My first thought was, “What the hell?! Malls are dead?!” and I was right. The mall businesses change constantly. Senior citizens in jogging outfits walk the mall, but that’s it.
I just happened to ride by that mall on Sunday morning. It’s a more upscale mall than expected for a Kmart (Bridgehampton being an upscale town) and kind of camouflaged from the highway by shrubbery rather than having a big open parking lot. So, I didn’t realize that it was the Kmart until we were almost past it. The parking lot looked well populated, so I don’t know whether it was the last day it was open: the article says “due to close October 20”, which was that Sunday.
The ones I’ve seen around here look like they’re trying to replicate the old fashioned small town Main Street.

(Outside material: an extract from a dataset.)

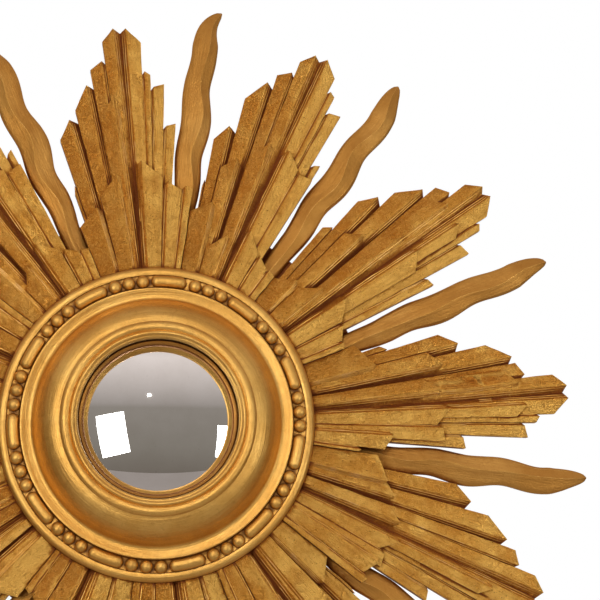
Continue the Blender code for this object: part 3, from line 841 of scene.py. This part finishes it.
def flame_spine(radius, wave, sway):
    """How far the flame's middle line lies to the left of its straight line at a radius."""
    out = min(1.0, (radius - FLAME_ROOT) / 0.100)
    crest = FLAME_WAVE_CREST_AT
    beyond = max(0.0, (radius - crest) / (FLAME_REACH - crest))
    return wave * out * cos(2 * pi * (radius - crest) / FLAME_WAVE_LENGTH) + sway * beyond ** 5


def make_flame(number):
    """A flame carved from a flat bar: two faces that meet on a wandering ridge, with upright sides."""
    angle, wave, sway = FLAMES[number]
    bpy.ops.object.select_all(action="DESELECT")
    bpy.ops.mesh.primitive_grid_add(x_subdivisions=72, y_subdivisions=10, size=1.0)
    piece = bpy.context.object
    piece.name = "carved_flame_%02d" % (number + 1)
    edit_all(piece)
    bpy.ops.mesh.extrude_region_move(TRANSFORM_OT_translate={"value": (0.0, 0.0, -1.0)})
    leave_edit()
    turn = radians(angle)
    for vert in piece.data.vertices:
        share = min(1.0, max(0.0, vert.co.x + 0.5)) ** 0.8
        radius = FLAME_ROOT + (FLAME_REACH - FLAME_ROOT) * share
        half = flame_half_width(radius)
        scale = 2 * half / FLAME_WIDTH
        column = 2 * vert.co.y
        ridge = FLAME_RIDGES[number] + 0.14 * sin(radius * 70.0 + number * 1.7)
        across = column + ridge * (1.0 - abs(column))
        height = CARRIED_FROM
        if vert.co.z > -0.5:
            rise = 1.0 - abs(column)
            height += (FLAME_EDGE_THICK + FLAME_RISE * rise + FLAME_CREST * rise ** 6) * scale
            height -= FLAME_EDGE_DROP * max(0.0, 1.0 - rise / 0.10) * scale
        middle = flame_spine(radius, wave, sway)
        lean = atan2(flame_spine(radius + 0.002, wave, sway) - middle, 0.002)
        offset = across * half
        along = radius - offset * sin(lean)
        beside = middle + offset * cos(lean)
        vert.co = Vector((along * cos(turn) - beside * sin(turn), -height,
                          along * sin(turn) + beside * cos(turn)))
    close_and_face_out(piece)
    unsteady_hand(piece, FLAME_WAVER)
    soften_arrises(piece, FLAME_ARRIS, 17.0, GILT_FLAMES, GILT_ARRIS_WEAR_AND_HIGHLIGHT)
    work_on(piece)
    bpy.ops.object.shade_smooth_by_angle(angle=radians(20))
    return dress(leave_back_bare(piece), "flame_%02d" % (number + 1), "gilt_rays",
                 GILT_FLAMES, GILT_ARRIS_WEAR_AND_HIGHLIGHT, BOARD_WOOD)


# Hollows and painted shade, measured by looking out from each point of the surface

def sky_directions(count):
    """Evenly spread directions over the half of the sky round +Z, denser overhead."""
    directions = []
    for i in range(count):
        lean = sqrt((i + 0.5) / count)
        turn = i * 2.39996
        directions.append(Vector((lean * cos(turn), lean * sin(turn), sqrt(1.0 - lean * lean))))
    return directions


def measure_hollows(pieces, reach, count):
    """Store on each vertex how much of its outlook is closed within reach, and how steep it stands.

    Only the rays' sides count as steep. The thin reeds close no outlook, so that the flat they
    lie on keeps its gold. The gilt darkens by these values: glaze and bole with painted shade in
    the hollows and where parts meet, and painted shade on the rays' steep falls.
    """
    corners, faces = [], []
    for piece in pieces:
        base = len(corners)
        corners.extend(vert.co.copy() for vert in piece.data.vertices)
        reeds = piece.data.attributes.get("reed")
        for polygon in piece.data.polygons:
            if reeds is None or not reeds.data[polygon.index].value:
                faces.append([base + index for index in polygon.vertices])
    tree = BVHTree.FromPolygons(corners, faces)
    directions = sky_directions(count)
    for piece in pieces:
        fall_painted_shade = FALL_PAINTED_SHADE if piece.name.startswith("carved_rays") else 0.0
        depth = FRAME_HOLLOW_DEPTH if piece.name == "turned_frame" else HOLLOW_DEPTH
        values = []
        for vert in piece.data.vertices:
            facing = vert.normal.to_track_quat("Z", "Y")
            start = vert.co + vert.normal * 0.0003
            closed = 0.0
            for direction in directions:
                distance = tree.ray_cast(start, facing @ direction, reach)[3]
                if distance is not None:
                    closed += 1.0 - 0.5 * distance / reach
            # Painted shade: the steep faces of the rays are darkened, as shade on their falls
            steep = min(1.0, max(0.0, (vert.normal.y + 0.94) / 0.16))
            values.append(closed / count * depth + steep * fall_painted_shade)
        layer = piece.data.attributes.new("hollow", "FLOAT", "POINT")
        layer.data.foreach_set("value", values)


# Room: pale floor, soft lights and camera

def area_light(name, place, roll, width, height, power, colour):
    """A rectangular light turned to the mirror's middle and rolled by some degrees."""
    light = bpy.data.lights.new(name, "AREA")
    light.shape = "RECTANGLE"
    light.size = width
    light.size_y = height
    light.energy = power
    light.color = colour
    lamp = bpy.data.objects.new(name, light)
    lamp.location = place
    facing = (-Vector(place)).to_track_quat("-Z", "Y") @ Euler((0.0, 0.0, radians(roll))).to_quaternion()
    lamp.rotation_euler = facing.to_euler()
    bpy.context.scene.collection.objects.link(lamp)
    return lamp


def make_world():
    """White behind the mirror, and a grey room round it for the gold and the glass."""
    world = bpy.data.worlds.new("studio")
    bpy.context.scene.world = world
    world.use_nodes = True
    tree = world.node_tree
    tree.nodes.clear()
    place = add_node(tree, "ShaderNodeTexCoord").outputs["Generated"]
    up = add_node(tree, "ShaderNodeSeparateXYZ", {0: place}).outputs[2]
    ramp = add_node(tree, "ShaderNodeValToRGB", {"Fac": ranged(tree, up, -1.0, 1.0)})
    stops = ((0.0, (0.18, 0.15, 0.125)), (0.30, (0.18, 0.155, 0.13)), (0.42, (0.235, 0.21, 0.18)),
             (0.61, (0.285, 0.255, 0.225)), (0.63, (0.36, 0.32, 0.295)), (0.84, (0.80, 0.71, 0.67)),
             (1.0, (0.50, 0.44, 0.41)))
    while len(ramp.color_ramp.elements) < len(stops):
        ramp.color_ramp.elements.new(0.5)
    for element, (position, colour) in zip(ramp.color_ramp.elements, stops):
        element.position = position
        element.color = (*colour, 1.0)
    room = add_node(tree, "ShaderNodeBackground", {"Color": ramp.outputs[0], "Strength": 1.0})
    white = add_node(tree, "ShaderNodeBackground", {"Color": (1.0, 1.0, 1.0, 1.0), "Strength": 1.0})
    seen = add_node(tree, "ShaderNodeLightPath").outputs["Is Camera Ray"]
    mixed = add_node(tree, "ShaderNodeMixShader", {0: seen, 1: room.outputs[0], 2: white.outputs[0]})
    output = add_node(tree, "ShaderNodeOutputWorld")
    tree.links.new(mixed.outputs[0], output.inputs["Surface"])


def make_floor():
    bpy.ops.object.select_all(action="DESELECT")
    bpy.ops.mesh.primitive_plane_add(size=5.2, location=(0.0, -0.5, -1.45))
    floor = bpy.context.object
    floor.name = "pale_floor"
    material, tree, shader = new_material("pale_floor")
    place = add_node(tree, "ShaderNodeTexCoord").outputs["Object"]
    cloudy = mottle(tree, place, 3.0, 4.0)
    tint = blend_colours(tree, cloudy, (0.52, 0.51, 0.50, 1.0), (0.57, 0.56, 0.55, 1.0))
    tree.links.new(tint, shader.inputs["Base Color"])
    shader.inputs["Roughness"].default_value = 0.6
    floor.data.materials.append(material)


def make_camera():
    data = bpy.data.cameras.new("front_left_below")
    data.sensor_width = 36.0
    data.lens = 90.0
    camera = bpy.data.objects.new("front_left_below", data)
    camera.location = (-0.041, -1.542, -0.177)
    camera.rotation_euler = (radians(90 + 11.4), 0.0, radians(-7.0))
    bpy.context.scene.collection.objects.link(camera)
    bpy.context.scene.camera = camera


bpy.context.scene.view_settings.view_transform = "Standard"
make_camera()
make_world()
make_floor()
area_light("softbox_left", place=(-0.70, -1.50, -0.085), roll=10.0, width=0.48, height=0.69,
           power=6.8, colour=(1.0, 0.985, 0.96))
area_light("window_right", place=(1.37, -1.50, -0.19), roll=0.0, width=0.45, height=0.62,
           power=6.0, colour=(0.98, 0.99, 1.0))
area_light("ceiling_lamp", place=(-0.12, -1.60, 0.576), roll=0.0, width=0.045, height=0.045,
           power=4.6, colour=(1.0, 0.94, 0.86))

REED_BLANK = make_reed_blank()
made = [make_frame(), make_glass(), make_slip(), make_board()]
made += [make_bundle(number) for number in range(BUNDLE_COUNT)]
bpy.data.objects.remove(REED_BLANK, do_unlink=True)
made += [make_flame(number) for number in range(len(FLAMES))]
measure_hollows(made, OUTLOOK, OUTLOOK_DIRECTIONS)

There’s a street running down the middle with some parking on either side, and shops lining both sides of the street. And and anchor which is often like a movie theater or something at the end of the street in the “town square”. And since the street parking can’t provide all the parking spaces they’re required to provide, there’s a parking garage somewhere, but it’s hidden behind the shops as to not detract from the quaint small town vibe they’re trying to create.
When I was a youbng mom my bestie and I would take our kids to the mall. Itv was a fun day for us. We live in Michigan; I can’t imagine doing that with a bunch of little kids, in winter, in an outdoor mall.
We have a, “mall,” in our small town. The population as of 07/01/2023 was just under 6000. During urban renewal in the 70’s the plowed under our very sweet if direly in need of attention, main street. In its place they plunked down an eyesore of 70’s worst architecture. It is almost empty. I couldn’t really tell you what’s in there as I never have a reason to go in. I used to go to Rite-Aid for scrips, but all of those shut down in Mi. The Rite-Aid had an out door entrance which is how I came and went. I know at least one exit is permanently closed. I’ve heard the cost of utilities drives most businesses out. Whatever, it was a waste of millions of dollars. It’s an empty, cold, ugly, barn of an eyesore.